- Status: Active
- Genre: Historical reenactment event
- Date: From the end of June to the beginning of July
- Frequency: Annually
- Venue: Melilla la Vieja
- Location: Melilla
- Coordinates: 35°17′37″N 02°56′02″W﻿ / ﻿35.29361°N 2.93389°W
- Country: Spain
- Years active: 21
- Inaugurated: June 30, 2004
- Previous event: 2024
- Next event: 2025
- Participants: 45.000 (2010)
- Website: Official web page

= Charles V Renaissance Market =

Annual event in Melilla, Spain

Charles V Renaissance Market is a festive event that takes place in the old town of the Spanish town of Melilla, recreating a medieval market for three days. It is held annually, on the first weekend of July.

==History==
The Medieval Market in Melilla began its first edition in 2004 with the help of the recently created Melilla Ciudad Monumental Foundation.

The narrow streets of Melilla la Vieja appeared with straw spread on the ground in a walled enclosure decorated with the display of banners, craft stalls, theatrical and musical entertainment that were a great success in terms of participation, setting the tone for a mandatory calendar for subsequent editions that were held uninterruptedly until 2019.

Since 2016, the medieval market has been transformed into its new Renaissance Market format with the aim of including Melilla in the Route of Charles V.

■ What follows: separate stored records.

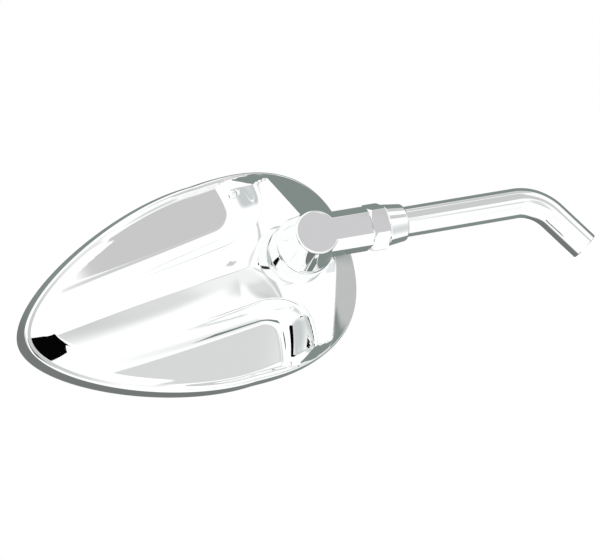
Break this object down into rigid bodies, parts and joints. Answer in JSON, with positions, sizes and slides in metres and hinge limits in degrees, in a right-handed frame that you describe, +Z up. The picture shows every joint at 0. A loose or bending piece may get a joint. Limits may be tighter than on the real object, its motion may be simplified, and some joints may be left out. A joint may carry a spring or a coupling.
{
  "type": "motorcycle mirror",
  "caption": "Teardrop motorcycle mirror: chromed cast head with scooped back and convex glass, on a ball joint and a turning knuckle at the end of a bent round stem.",
  "frame": {"origin": "centre of the stem's cut end, on the axis of its tapped hole", "axes": "+Z up along the stem's last leg, -Y towards the back of the mirror (the way the rider faces), +Y towards the glass and the rider, -X the way the arm reaches out"},
  "size_m": [0.2011, 0.0588, 0.1557],
  "materials": {
    "polished_chrome": "bright chrome plate over a polished casting",
    "turned_chrome": "chrome plate over turned steel",
    "zinc_steel": "plain zinc-plated steel, hidden inside the head",
    "spring_steel": "blued spring steel",
    "nylon_white": "moulded nylon bearing liner",
    "black_plastic": "moulded plastic backing plate",
    "foam_black": "closed-cell foam pad",
    "gasket_rubber": "black rubber gasket",
    "mirror_glass": "silvered convex glass"
  },
  "bodies": {
    "stem": {"stem": "turned_chrome", "stem_collar": "turned_chrome", "jam_nut": "turned_chrome"},
    "knuckle": {"knuckle": "polished_chrome", "ball_stud": "turned_chrome"},
    "skirt": {"skirt": "turned_chrome"},
    "liner": {"ball_liner": "nylon_white"},
    "head": {"housing": "polished_chrome", "pressure_cup": "zinc_steel", "disc_springs": "spring_steel", "spring_plate": "zinc_steel", "plate_screws": "zinc_steel", "backing_plate": "black_plastic", "foam_pad": "foam_black", "glass_gasket": "gasket_rubber", "mirror_glass": "mirror_glass", "pocket_plug": "turned_chrome"}
  },
  "joints": [
    {"name": "arm_swivel", "type": "hinge", "parent": "stem", "child": "knuckle", "pos_m": [-0.08413, 0, 0.08791], "axis": [0.8192, 0, -0.5736], "range_deg": [-60, 60]},
    {"name": "head_spin", "type": "hinge", "parent": "knuckle", "child": "skirt", "pos_m": [-0.08413, 0.0285, 0.08791], "axis": [0, -1, 0], "range_deg": [-60, 60]},
    {"name": "head_nod", "type": "hinge", "parent": "skirt", "child": "liner", "pos_m": [-0.08413, 0.0285, 0.08791], "axis": [1, 0, 0], "range_deg": [-17.5, 1.2]},
    {"name": "head_yaw", "type": "hinge", "parent": "liner", "child": "head", "pos_m": [-0.08413, 0.0285, 0.08791], "axis": [0, -0.1426, 0.9898], "range_deg": [-5.5, 5.5]}
  ]
}
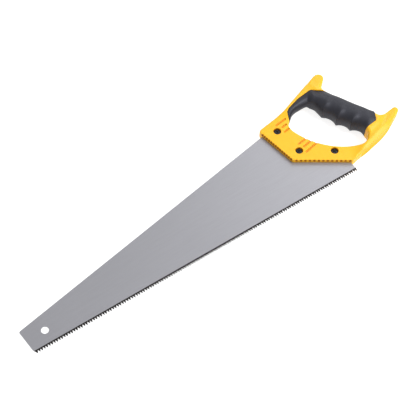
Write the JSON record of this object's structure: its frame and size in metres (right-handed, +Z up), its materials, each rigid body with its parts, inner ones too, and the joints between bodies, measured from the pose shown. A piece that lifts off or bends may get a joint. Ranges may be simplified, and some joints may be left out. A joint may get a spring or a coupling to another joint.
{
  "type": "hand saw",
  "caption": "Hand saw with a tapered toothed steel blade, screwed into a closed two-colour moulded handle with a soft finger-shaped grip.",
  "frame": {"origin": "centre of the footprint of the saw lying flat, at the ground it rests on", "axes": "+X from the toe of the blade towards the handle, +Y from the teeth towards the back of the blade, +Z up; the saw rests on its grip and on the toe, so the blade is tilted 1.63 degrees about Y"},
  "size_m": [0.5579, 0.1463, 0.0292],
  "materials": {
    "blade_steel": "satin, with dark hardened tooth tips",
    "handle_plastic": "semi-gloss yellow",
    "grip_rubber": "matt charcoal",
    "screw_steel": "blackened"
  },
  "bodies": {
    "root": {"blade": "blade_steel", "handle_body": "handle_plastic", "grip_overmould": "grip_rubber", "handle_screw_upper": "screw_steel", "handle_screw_middle": "screw_steel", "handle_screw_lower": "screw_steel", "sleeve_nut_upper": "screw_steel", "sleeve_nut_middle": "screw_steel", "sleeve_nut_lower": "screw_steel"}
  },
  "joints": []
}
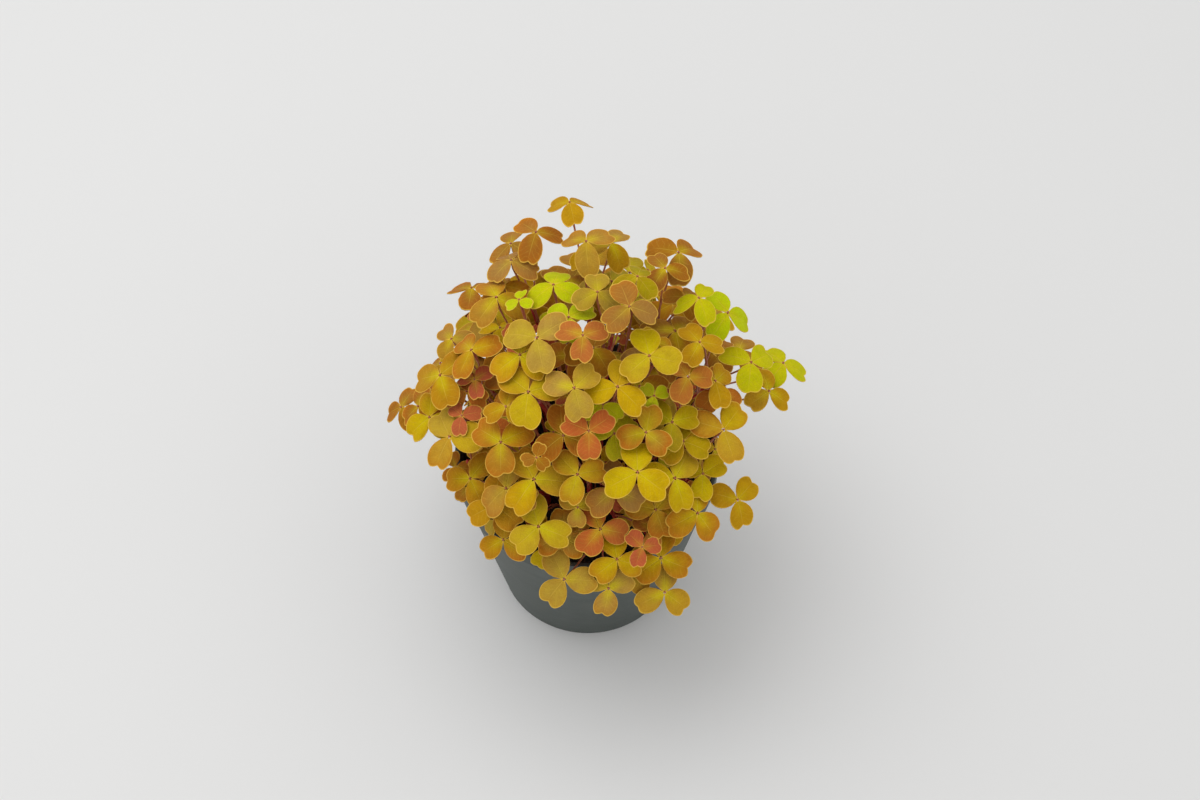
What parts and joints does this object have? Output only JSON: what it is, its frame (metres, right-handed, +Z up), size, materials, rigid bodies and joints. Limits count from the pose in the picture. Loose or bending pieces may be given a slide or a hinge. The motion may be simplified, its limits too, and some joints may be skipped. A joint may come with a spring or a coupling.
{
  "type": "potted golden-leaved wood sorrel",
  "caption": "Bushy wood sorrel in a plain tapered nursery pot: clover-like gold, ochre, bronze, lime and coral leaves on thin stems above dark soil.",
  "frame": {"origin": "centre of the pot's flat underside", "axes": "+Z up along the pot's axis, -Y towards the side that the picture shows, +X to that viewer's right"},
  "size_m": [0.1578, 0.1499, 0.184],
  "materials": {
    "pot": "matte",
    "soil": "matte",
    "leaf_gold": "satin",
    "leaf_ochre": "satin",
    "leaf_bronze": "satin",
    "leaf_olive": "satin",
    "leaf_lime": "satin",
    "leaf_coral": "satin"
  },
  "bodies": {
    "root": {"pot": "pot", "soil": "soil", "shoot_far_crown": "leaf_ochre", "shoot_far_left": "leaf_bronze", "shoot_left_crown": "leaf_ochre", "shoot_far_right": "leaf_bronze", "shoot_crown": "leaf_bronze", "shoot_olive_crown": "leaf_olive", "shoot_lime_crown": "leaf_lime", "shoot_lime_right": "leaf_lime", "shoot_right_shoulder": "leaf_ochre", "shoot_coral_right": "leaf_coral", "shoot_right_edge": "leaf_gold", "shoot_right_low": "leaf_ochre", "shoot_right_front": "leaf_gold", "shoot_right_inner": "leaf_olive", "shoot_middle": "leaf_gold", "shoot_coral_middle": "leaf_coral", "shoot_lime_middle": "leaf_lime", "shoot_bronze_middle": "leaf_bronze", "shoot_front_inner": "leaf_gold", "shoot_left_face": "leaf_gold", "shoot_left_inner": "leaf_ochre", "shoot_left_low": "leaf_ochre", "shoot_left_edge": "leaf_gold", "shoot_left_tip": "leaf_bronze", "shoot_left_shoulder": "leaf_ochre", "shoot_coral_left": "leaf_coral", "shoot_front_left": "leaf_gold", "shoot_coral_front": "leaf_coral", "shoot_front": "leaf_gold", "shoot_front_edge": "leaf_ochre", "shoot_under_crown": "leaf_bronze", "shoot_back_1": "leaf_bronze", "shoot_back_2": "leaf_ochre", "shoot_back_3": "leaf_olive", "shoot_back_4": "leaf_bronze", "shoot_back_5": "leaf_ochre", "shoot_back_6": "leaf_olive", "shoot_back_7": "leaf_bronze"}
  },
  "joints": []
}
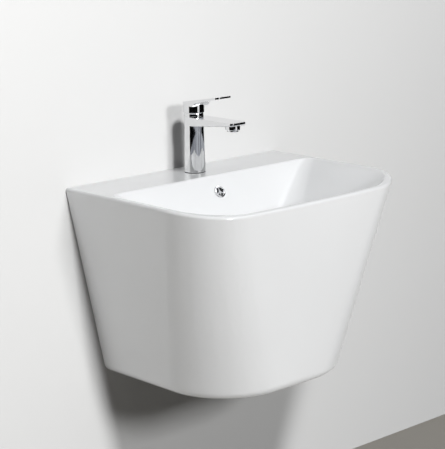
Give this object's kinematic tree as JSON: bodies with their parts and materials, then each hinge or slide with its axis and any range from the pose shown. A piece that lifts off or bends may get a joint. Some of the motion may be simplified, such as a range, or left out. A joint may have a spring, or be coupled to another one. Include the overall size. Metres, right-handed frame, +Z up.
{
  "type": "wall hung basin",
  "caption": "Wall hung ceramic basin with a tapered closed skirt, single-lever mixer tap, chrome overflow ring, push waste and bottle trap",
  "frame": {"origin": "on the wall's face, halfway between the two wall studs, 110 mm below the tap ledge", "axes": "+Z up, +X to the right seen from the front, +Y into the wall, so the user stands at -Y"},
  "size_m": [0.5497, 0.4574, 0.5368],
  "materials": {
    "glaze": "white glaze, high gloss",
    "chrome": "polished chrome plate",
    "brass": "turned, unplated",
    "steel": "zinc plated or stainless, satin",
    "seal": "matt black",
    "trap_white": "moulded, satin",
    "cartridge_grey": "moulded, satin",
    "disc_white": "ground and lapped",
    "bush_white": "moulded, satin",
    "index": "moulded, half red and half blue"
  },
  "bodies": {
    "basin": {"basin_body": "glaze", "overflow_ring": "chrome", "overflow_ring_seal": "seal", "tap_body": "chrome", "tap_base_seal": "seal", "tap_stud": "steel", "tap_clamp_washer": "seal", "tap_clamp_plate": "steel", "tap_clamp_nut": "brass", "aerator_housing": "chrome", "aerator_insert": "cartridge_grey", "aerator_washer": "seal", "cartridge_base": "cartridge_grey", "cartridge_seals": "seal", "cartridge_housing": "cartridge_grey", "cartridge_nut": "brass", "cartridge_dome": "chrome", "fixed_disc": "disc_white", "waste_body": "brass", "waste_flange_gasket": "seal", "waste_lower_gasket": "seal", "waste_backnut": "brass", "click_barrel": "cartridge_grey", "click_spring": "steel", "trap_inlet_nut": "trap_white", "trap_inlet_washer": "seal", "trap_inlet_pipe": "trap_white", "trap_top_nut": "trap_white", "trap_top_seal": "seal", "trap_body": "trap_white", "trap_cup": "trap_white", "trap_cup_seal": "seal", "trap_outlet_nut": "trap_white", "trap_outlet_seal": "seal", "outlet_pipe": "trap_white", "wall_rosette": "trap_white", "hanger_bolts": "steel", "bolt_bushes": "bush_white", "bolt_washers": "steel", "bolt_nuts": "steel"},
    "cartridge_turn": {"cartridge_rotor": "cartridge_grey", "stem_pin": "steel"},
    "lever": {"lever_handle": "chrome", "lever_stem": "steel", "lever_grub_screw": "steel", "index_plug": "index"},
    "mixing_disc": {"moving_disc": "disc_white", "disc_carrier": "cartridge_grey"},
    "plug": {"plug_cap": "chrome", "plug_seal": "seal", "click_plunger": "brass"}
  },
  "joints": [
    {"name": "lever_swing", "type": "hinge", "parent": "basin", "child": "cartridge_turn", "pos_m": [0, -0.057, 0.222], "axis": [0, 0, 1], "range_deg": [-50, 50]},
    {"name": "lever_lift", "type": "hinge", "parent": "cartridge_turn", "child": "lever", "pos_m": [0, -0.057, 0.222], "axis": [-1, 0, 0], "range_deg": [0, 25]},
    {"name": "disc_slide", "type": "slide", "parent": "cartridge_turn", "child": "mixing_disc", "axis": [0, -1, 0], "range_m": [0, 0.004]},
    {"name": "plug_lift", "type": "slide", "parent": "basin", "child": "plug", "axis": [0, 0, 1], "range_m": [0, 0.008], "deforming": ["click_spring"]}
  ],
  "couplings": [
    {"joint": "disc_slide", "follows": "lever_lift", "m_per_rad": 0.009}
  ]
}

In 2024, after a four-year hiatus due to COVID-19, the Government of Melilla resumed the tradition and the market will have four distinct areas: one Christian, one Muslim, one Hebrew, and one Gypsy-Hindu.

==Current events==

Since 2004, Melilla la Vieja has returned to the past: the streets are decorated with banners, dozens of stalls for craftsmen are set up and activities and performances are organised outdoors, such as medieval tournaments with horse-drawn warrior fights, falconry and archery exhibitions, or representations of historical or legendary events. The influx of public is massive, having sometimes exceeded 45,000 visitors:people are highly involved in the Fair, and many of them dress in period costumes. Thus, on the first weekend of July, kings, knights, maidens, minstrels, craftsmen, peasants and other typical characters of the Middle Ages will meet at the walls of Melilla La Vieja to enjoy the ‘Carlos V Renaissance Market’, a tradition.